Syncrude firefighter/EMT-A, Andrew Golosky | Image courtesy of Syncrude Canada Ltd.
Syncrude Canada Ltd. is very proud of its distinction as one of the country’s largest industrial employers of aboriginal people. “Ever since we commenced our operations, we have recognized the great importance of fostering a positive relationship with our aboriginal neighbours,” said the company’s public affairs advisor, Alain Moore. “It’s really to our mutual benefit. Not only can we help them get the skill set they need to take part in a rewarding career in oil sands, but we also get access to a very important and promising workforce to help us meet our tremendous need for skilled labour.”
Additionally, Moore added that the attrition rate among aboriginal employees is lower than among those of non-aboriginal descent. “This region is their home,” explained Moore. “This is where their roots are and they know what it’s like to live five hours north of Edmonton.”

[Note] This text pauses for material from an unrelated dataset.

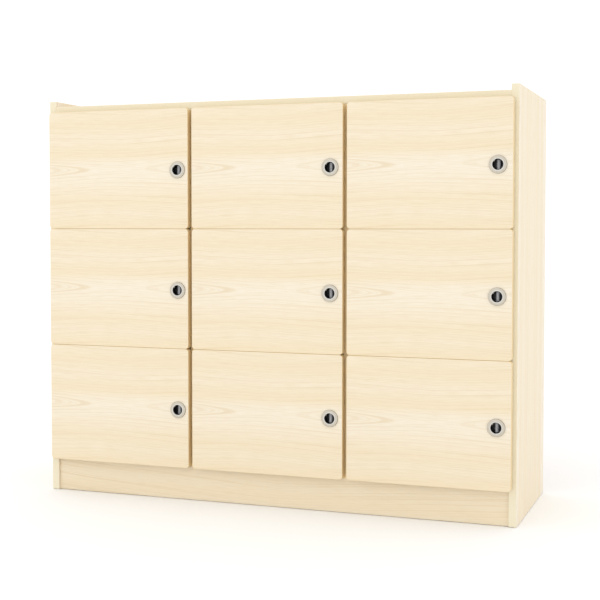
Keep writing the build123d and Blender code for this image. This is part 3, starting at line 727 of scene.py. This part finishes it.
class LOCKER_OT_locks(bpy.types.Operator):
    """Make the ring, sleeve, case, cover and coin chute of each lock"""
    bl_idname = "locker.locks"
    bl_label = "Coin locks"

    def execute(self, context):
        colours, segments = context.scene.locker_colours, context.scene.locker_sizes.turned_segments
        ring_finish = plated_metal("satin nickel plate", colours.ring_metal, 0.40, True)
        black = moulded_plastic("black moulded sleeve", colours.moulding, 0.55)
        case_finish = moulded_plastic("moulded case", colours.case, 0.5)
        steel = plated_metal("plated strip steel", colours.steel, 0.35)
        # Depths are from the door's front face, so the ring stands at negative depth.
        ring = turned([(12.5, 0.0), (12.5, -2.9), (12.7, -3.3), (13.1, -3.5), (14.2, -3.5), (14.55, -3.4),
                       (14.8, -3.1), (15.4, -3.08), (18.6, -3.0), (19.6, -2.7), (20.2, -2.1),
                       (20.5, -1.3), (20.5, 0.0)], segments)
        tab = prism([(-13.4, -2.0), (-11.0, -2.0), (-10.5, -1.5), (-10.5, 1.5), (-11.0, 2.0), (-13.4, 2.0)],
                    -3.1, -1.1)
        tab.transform(Matrix.Rotation(math.radians(45), 4, "Y"))
        tab.uv_layers.new(name="UVMap")
        sleeve = turned([(12.5, 18.0), (12.5, -2.2), (13.2, -2.2), (13.2, 0.1), (14.3, 0.1), (14.3, 18.0)],
                        segments)
        ring = joined([ring, tab])
        for door in DOORS:
            for name, mesh, finish in (("lock_ring", ring, ring_finish), ("lock_sleeve", sleeve, black)):
                piece(f"{name}_{door.tag}", placed(mesh, door.face), f"door_{door.tag}",
                      [finish], [f"coin_lock_{door.tag}"])
        case, cover, chute = lock_case_meshes()
        for door in DOORS:
            for name, mesh, finish, edge in (("lock_case", case, case_finish, 0.5),
                                             ("lock_cover", cover, case_finish, 0.4),
                                             ("coin_chute", chute, steel, 0.2)):
                piece(f"{name}_{door.tag}", placed(mesh, door.axis), f"door_{door.tag}",
                      [finish], [f"coin_lock_{door.tag}"], edge * MM)
        return {"FINISHED"}


def lock_case_meshes():
    """Case, cover and chute of a lock, in millimetres from its axis at the door's back face."""
    outline = rounded_outline(-43, 17, -60, 36, 3)
    case = carved(prism(outline, 0, 18), [
        prism(rounded_outline(-41, 15, -58, 34, 1), 2, 19),
        prism(rounded_outline(-6.06, 6.06, -6.06, 6.06, 6.05, 8), -1, 3),
        brick(14, 18, 8.8, 17.2, -8.2, 8.2), brick(-40, -12, 13.1, 16.6, -61, -57)])
    # The lid has a shallow sunk panel, a raised frame round the coin slot, and guide ribs inside.
    lid = prism(outline, 18, 20)
    sunk = prism(rounded_outline(-37, 11, -50, 14, 4), 19.5, 21)
    slot_frame = prism(rounded_outline(-41.8, -12.5, 20.5, 30.5, 2), 18.5, 20.9)
    slot = prism(rounded_outline(-40, -16, 24, 26.8, 1.39), 17, 22)
    lid = carved(carved(lid, [sunk]), [slot])
    frame_ring = carved(slot_frame, [prism(rounded_outline(-40.4, -15.6, 23.6, 27.2, 1.7), 17, 22)])
    ribs = [brick(-14.85, 15, 9.2, 18, z, z + 2.85) for z in (-11.0, 16.155)]
    cover = joined([lid, frame_ring, *ribs])
    trough = carved(brick(-41, -15, 12.1, 18, -50, 30), [brick(-40, -16, 13.1, 19, -51, 31)])
    return case, cover, trough


class LOCKER_OT_plugs(bpy.types.Operator):
    """Make the turning plug of each lock: a black recess with a half-round grip across it"""
    bl_idname = "locker.plugs"
    bl_label = "Lock plugs"

    def execute(self, context):
        colours, segments = context.scene.locker_colours, context.scene.locker_sizes.turned_segments
        black = moulded_plastic("black moulded plug", colours.moulding, 0.5)
        grip_finish = plated_metal("satin chrome grip", colours.grip_metal, 0.60, metallic=0.5)
        steel = shared("plated strip steel")
        core = turned([(POLE, 13.6), (10.6, 13.6), (11.2, 13.0), (12.1, 13.0), (12.42, 13.3), (12.42, 17.7),
                       (POLE, 17.7)], segments)
        spindle = turned([(POLE, 17.7), (6.0, 17.7), (6.0, 23.0), (12.6, 23.0), (13.0, 23.4), (13.0, 25.6),
                          (12.6, 26.0), (POLE, 26.0)], segments)
        pin = turned([(POLE, 26.0), (1.5, 26.0), (1.5, 29.9), (1.2, 30.2), (POLE, 30.2)], 24)
        pin.transform(Matrix.Translation((-7.5 * MM, 0.0, 7.5 * MM)))
        shapes = (("plug_core", core, black), ("plug_grip", grip_mesh(), grip_finish),
                  ("plug_cam", joined([spindle, pin]), steel))
        for door in DOORS:
            for name, mesh, finish in shapes:
                piece(f"{name}_{door.tag}", placed(mesh, door.face), f"plug_{door.tag}",
                      [finish], [f"lock_plug_{door.tag}"])
        return {"FINISHED"}


def grip_mesh():
    """Half-round bar across the plug, its ends following the bore and its crest falling off there."""
    shape = bmesh.new()
    reach, half, root, crest = 12.2, 4.8, 13.7, 6.0     # depths are from the door's front face
    end_length, end_drop, shoulder, arc_steps = 2.2, 1.6, 0.98, 14
    stations = [reach * math.sin(math.radians(a)) for a in range(-80, 81, 8)]
    loops = []
    for z in stations:
        wide = min(half, math.sqrt(reach ** 2 - z ** 2))
        fall = max(0.0, abs(z) - (reach - end_length)) / end_length
        top = crest + end_drop * fall ** 2
        points = [(-wide, root), (-wide, top + wide * shoulder)]
        points += [(wide * math.cos(a), top + wide * (1 - math.sin(a)))
                   for a in [math.pi - math.pi * i / arc_steps for i in range(1, arc_steps)]]
        points += [(wide, top + wide * shoulder), (wide, root)]
        loops.append([shape.verts.new((x * MM, d * MM, z * MM)) for x, d in points])
    for here, there in zip(loops, loops[1:]):
        for i in range(len(here)):
            k = (i + 1) % len(here)
            shape.faces.new((here[i], here[k], there[k], there[i]))
    for end in (loops[0], loops[-1]):
        shape.faces.new(end)
    return finished(shape)


class LOCKER_OT_fittings(bpy.types.Operator):
    """Finish the hinges, strike plates and bolts"""
    bl_idname = "locker.fittings"
    bl_label = "Hinges, strikes and bolts"

    def execute(self, context):
        colours = context.scene.locker_colours
        nickel = plated_metal("nickel plated steel", linear("D6D4CF"), 0.40, metallic=0.8)
        zinc = plated_metal("zinc plated steel", linear("C9CBCB"), 0.38)
        clothe(nickel, "hinge_arms", "hinge_plates", "strike_plates",
               *[f"hinge_cups_{door.tag}" for door in DOORS])
        clothe(zinc, "plate_screws", *[f"lock_bolt_{door.tag}" for door in DOORS])
        return {"FINISHED"}


class LOCKER_OT_screws(bpy.types.Operator):
    """Drive the screws of the hinge cups, lock covers, strike plates and back panel"""
    bl_idname = "locker.screws"
    bl_label = "Screws"

    def execute(self, context):
        tree = screw_tree(shared("zinc plated steel"))
        pan = {"Under Radius": 3.3 * MM, "Top Radius": 2.2 * MM, "Head Height": 1.4 * MM,
               "Recess Width": 2.6 * MM}
        sunk = {"Under Radius": 1.6 * MM, "Top Radius": 3.4 * MM, "Head Height": 1.7 * MM,
                "Recess Width": 3.2 * MM}
        left, back = Vector((-1.0, 0.0, 0.0)), Vector((0.0, 1.0, 0.0))
        for number, door in enumerate(DOORS):
            wings = [(cup + Vector((0.0, 1.0 * MM, side * 21 * MM)), back)
                     for cup in door.cups for side in (-1, 1)]
            lid = [(door.axis + Vector((x * MM, 20 * MM, z * MM)), back)
                   for x, z in ((-38.5, -55.5), (12.5, -55.5), (12.5, 31.5), (-9.0, 31.5))]
            mesh = grown(tree, {**pan, "Seed": number}, screw_points(wings + lid))
            piece(f"door_screws_{door.tag}", mesh, f"door_{door.tag}")
        seat = 1.65 * MM        # countersunk, with 0.05 mm of the head left proud so that it shows
        wall = context.scene.locker_sizes.lock_backset + seat
        strikes = [(door.axis + Vector((wall, 13.75 * MM, side * 20 * MM)), left)
                   for door in DOORS for side in (-1, 1)]
        mesh = grown(tree, {**sunk, "Seed": 20}, screw_points(strikes))
        piece("strike_screws", mesh, "carcass")
        low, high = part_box("back_panel")
        divider_low, divider_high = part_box("divider_right")
        upright = (divider_low.x + divider_high.x) / 2
        side_edge, end_edge = 4.5 * MM, 9 * MM
        columns = (low.x + side_edge, -upright, upright, high.x - side_edge)
        heights = [low.z + end_edge + (high.z - low.z - 2 * end_edge) * i / 6 for i in range(7)]
        spots = [(x, z) for x in columns for z in heights]
        spots += [(x * MM, z) for x in (-390, 0, 390) for z in heights[::2]]
        mesh = grown(tree, {**sunk, "Seed": 30},
                     screw_points([(Vector((x, high.y - seat, z)), back) for x, z in spots]))
        piece("back_panel_screws", mesh, "carcass")
        return {"FINISHED"}


class LOCKER_OT_stage(bpy.types.Operator):
    """Lay the floor and set the lights and the camera"""
    bl_idname = "locker.stage"
    bl_label = "Stage"

    def execute(self, context):
        scene = context.scene
        floor_mesh = bpy.data.meshes.new("studio_floor")
        reach = 14.0
        floor_mesh.from_pydata([(x * reach, y * reach, 0) for x, y in ((-1, -1), (1, -1), (1, 1), (-1, 1))],
                               [], [(0, 1, 2, 3)])
        floor = bpy.data.objects.new("studio_floor", floor_mesh)
        scene.collection.objects.link(floor)
        finish, tree, shader = new_material("matt white floor")
        feed(tree, shader, {"Base Color": linear("FCFCFC"), "Roughness": 0.85, "Specular IOR Level": 0.2})
        floor_mesh.materials.append(finish)
        world = bpy.data.worlds.new("white studio")
        world.use_nodes = True
        feed(world.node_tree, world.node_tree.nodes["Background"],
             {"Color": (1.0, 1.0, 1.0, 1.0), "Strength": 1.12})
        scene.world = world
        for name, size, power, place, target in (
                ("overhead softbox", 3.0, 4.6, (-0.6, -2.2, 3.4), (0.0, 0.0, 0.5)),
                ("left fill", 2.4, 1.5, (-3.2, -2.6, 1.6), (0.0, 0.0, 0.5))):
            lamp = bpy.data.lights.new(name, "AREA")
            lamp.shape = "SQUARE"
            lamp.size = size
            lamp.energy = power
            light = bpy.data.objects.new(name, lamp)
            scene.collection.objects.link(light)
            aim = Vector(target) - Vector(place)
            turn = aim.to_track_quat("-Z", "Y").to_matrix().to_4x4()
            light.matrix_world = Matrix.Translation(place) @ turn
        lens = bpy.data.cameras.new("camera")
        lens.sensor_width = 36.0
        lens.lens = 73.70
        lens.shift_x = 0.025
        lens.shift_y = -0.0359
        lens.clip_end = 50.0
        camera = bpy.data.objects.new("camera", lens)
        camera.location = (1.0654, -2.9477, 0.6819)
        camera.rotation_euler = (math.pi / 2 - 0.0425, 0.0, 0.3549)
        scene.collection.objects.link(camera)
        scene.camera = camera
        scene.view_settings.view_transform = "Standard"
        scene.view_settings.look = "None"
        return {"FINISHED"}


class LOCKER_PT_panel(bpy.types.Panel):
    """Sizes, colours and the steps that make the locker"""
    bl_idname = "LOCKER_PT_panel"
    bl_label = "Coin operated locker"
    bl_space_type = "VIEW_3D"
    bl_region_type = "UI"
    bl_category = "Locker"

    def draw(self, context):
        for group in (context.scene.locker_sizes, context.scene.locker_colours):
            box = self.layout.box()
            for name in group.__annotations__:
                box.prop(group, name)
        for step in STEPS:
            self.layout.operator(step.bl_idname)


STEPS = (LOCKER_OT_boards, LOCKER_OT_doors, LOCKER_OT_locks, LOCKER_OT_plugs, LOCKER_OT_fittings,
         LOCKER_OT_screws, LOCKER_OT_stage)
GROUPS = (LockerSizes, LockerColours)


def register():
    for item in (*GROUPS, *STEPS, LOCKER_PT_panel):
        bpy.utils.register_class(item)
    bpy.types.Scene.locker_sizes = PointerProperty(type=LockerSizes)
    bpy.types.Scene.locker_colours = PointerProperty(type=LockerColours)


def unregister():
    del bpy.types.Scene.locker_colours
    del bpy.types.Scene.locker_sizes
    for item in reversed((*GROUPS, *STEPS, LOCKER_PT_panel)):
        bpy.utils.unregister_class(item)


def main():
    register()
    bpy.ops.locker.boards()
    bpy.ops.locker.doors()
    bpy.ops.locker.locks()
    bpy.ops.locker.plugs()
    bpy.ops.locker.fittings()
    bpy.ops.locker.screws()
    bpy.ops.locker.stage()


if __name__ == "__main__":
    main()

Syncrude’s Aboriginal Development Program focuses on six key commitment areas: corporate leadership, employment, business development, education and training, community development and the environment. The objective, said Moore, is to create greater collective opportunities. Each year, the company publishes its Aboriginal Review, an overview of its relations with the aboriginal people and communities. According to 2006 data (the latest aboriginal Review will be released in April) Syncrude employed 420 Aboriginal people, representing approximately nine per cent of their total employee population. Many more, they say, are employed by their contractors.
Among its various program initiatives, Syncrude implemented a rotational employee program that provides travel assistance for employees who live in distant, predominantly aboriginal communities. One such area is Fort Chipewyan, a community of about 1,200 located 100 kilometres north of Fort McMurray. The only consistent mode of travel into and out of the area is by air, although it can also sometimes be accessed via boat or winter road. Syncrude provides flights for participants to and from Fort Chipewyan as well as accommodations while they are at the facility. “We also fly them back when they have their days off,” added Moore. “It is very important to them, and to us, that they are able to maintain ties to their community where they can remain strong role models.” This has also been expanded to other areas where ground transportation has been used, also serving to foster exceptional relations within these communities.
One of Syncrude’s educational initiatives is aimed at informing aboriginal youth about careers in the oil sands industry. “We’ve put together a DVD called “Your Future Counts,” explained Moore. “It features a variety of our employees of aboriginal descent who have chosen various career paths within our organization. There’s a process operator, instrumentation technician, electrician, heavy equipment operator, engineer, and so on. They talk about their jobs, why they like them and how they got there. It gives young people a better understanding of the different opportunities and how they can reach their goals.”
Moore said that while most youth understand what the job of a welder or an electrician might entail, such is often not the case with critical trades such as instrument technician, machinist and fabricator.
“The underlying message in the DVD, as well as in other outreach initiatives, is the importance of education,” emphasized Moore. “High school is a fantastic foundation, but in order to take advantage of the opportunities available in the oil sands, you often need to go beyond that.”
Moore recognizes that Syncrude’s initiatives are certainly mutually beneficial. Each of the six elements of the company’s Aboriginal Relations Program relies upon collaboration for a greater collective opportunity. But then after all, isn’t that what being a good neighbour is all about?